PROBLEM TO SOLVE:
Please give the listing again in its entirety, exactly as written.
-- START OF DATA BLOCK --
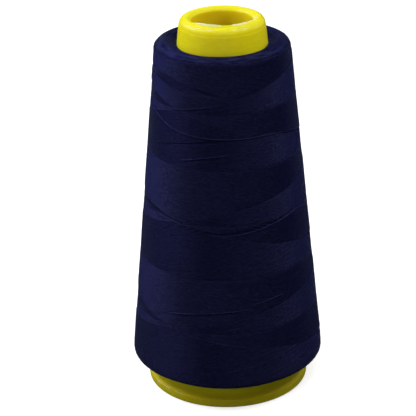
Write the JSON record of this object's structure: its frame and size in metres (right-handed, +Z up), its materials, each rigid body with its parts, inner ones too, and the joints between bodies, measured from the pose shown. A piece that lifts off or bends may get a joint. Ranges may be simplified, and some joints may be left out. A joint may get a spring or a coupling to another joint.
{
  "type": "spool of thread",
  "caption": "Cone of cross-wound sewing thread on a conical plastic core, which stands on its flanged foot and is open through the nose.",
  "frame": {"origin": "centre of the foot, on the surface that the cone stands on", "axes": "+Z up the axis of the cone, from the foot to the nose; +X to the right and -Y towards the viewer"},
  "size_m": [0.0852, 0.085, 0.17],
  "materials": {
    "core_plastic": "semi-gloss moulded yellow polypropylene",
    "thread": "navy spun polyester sewing thread with a slight sheen"
  },
  "bodies": {
    "root": {"cone_core": "core_plastic", "wound_thread": "thread", "thread_turns": "thread"}
  },
  "joints": []
}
-- END OF DATA BLOCK --
SOLUTION TO THIS PROBLEM:
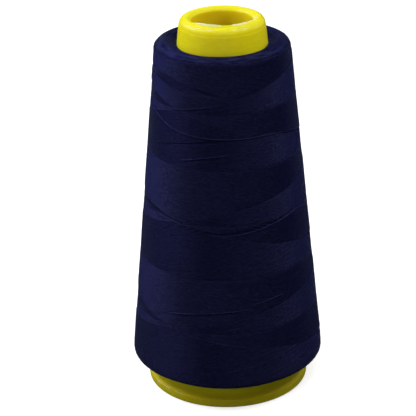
Write the JSON record of this object's structure: its frame and size in metres (right-handed, +Z up), its materials, each rigid body with its parts, inner ones too, and the joints between bodies, measured from the pose shown. A piece that lifts off or bends may get a joint. Ranges may be simplified, and some joints may be left out. A joint may get a spring or a coupling to another joint.
{
  "type": "spool of thread",
  "caption": "Cone of cross-wound sewing thread on a conical plastic core, which stands on its flanged foot and is open through the nose.",
  "frame": {"origin": "centre of the foot, on the surface that the cone stands on", "axes": "+Z up the axis of the cone, from the foot to the nose; +X to the right and -Y towards the viewer"},
  "size_m": [0.0852, 0.085, 0.17],
  "materials": {
    "core_plastic": "semi-gloss moulded yellow polypropylene",
    "thread": "navy spun polyester sewing thread with a slight sheen"
  },
  "bodies": {
    "root": {"cone_core": "core_plastic", "wound_thread": "thread", "thread_turns": "thread"}
  },
  "joints": []
}